On Sunday she will bake two banana layers, two chocolate layers, two coconut layers, two spice layers, two yellow layers, and two nut layers. She will wrap them up when they are just a little bit warm so they don’t dry out and then refrigerate them until Tuesday when she will ice them and decorate with banana chips, coconut, etc. She has already chocolate-coated the pretzels and marshmallows she’ll be using in other recipes. This is just a small part of Boyer’s process in preparing for the fair.

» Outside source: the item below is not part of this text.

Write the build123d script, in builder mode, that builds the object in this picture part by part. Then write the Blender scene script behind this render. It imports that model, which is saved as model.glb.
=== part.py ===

“These recipes are almost like family heirlooms,” said Boyer. “I absolutely love to bake. I’m 70 years old so I’ve been baking a long time. Even when I was a little girl, my mother and father would let me do all kinds of stuff that I couldn’t believe people would let me do in the kitchen. I could remember making French fries, oh they were there, and I was only about 10. They were just very open to me cooking and they always enjoyed eating it. My sister and I had wonderful parents.”

Boyer said many of her recipes came from people she knew and some of her favorite cookbooks. Her chocolate cake recipe came from the nurse at the school where she worked and her cornbread came from the bi-lingual teacher. She is happy to share her recipes with anyone who is interested and will be submitting recipes for the 2016 Oley Fair Cookbook.

The Fair runs Sept. 17 and 18, 9 a.m. to 10 p.m., and Sept. 19, 9 a.m. to 8:30 p.m. There is free admission and a $5 parking fee. Goodtime Amusements will be offering a ride for one price on September 17, 1 to 5, and on September 18, 11 to 3. The cost is $18.

According to the Fair’s website, the Oley Valley Community Fair promotes good friendly competition among the many friends and neighbors in the surrounding Oley area. Each year you can see a wide variety of local products from the farm and home that are entered in many different categories.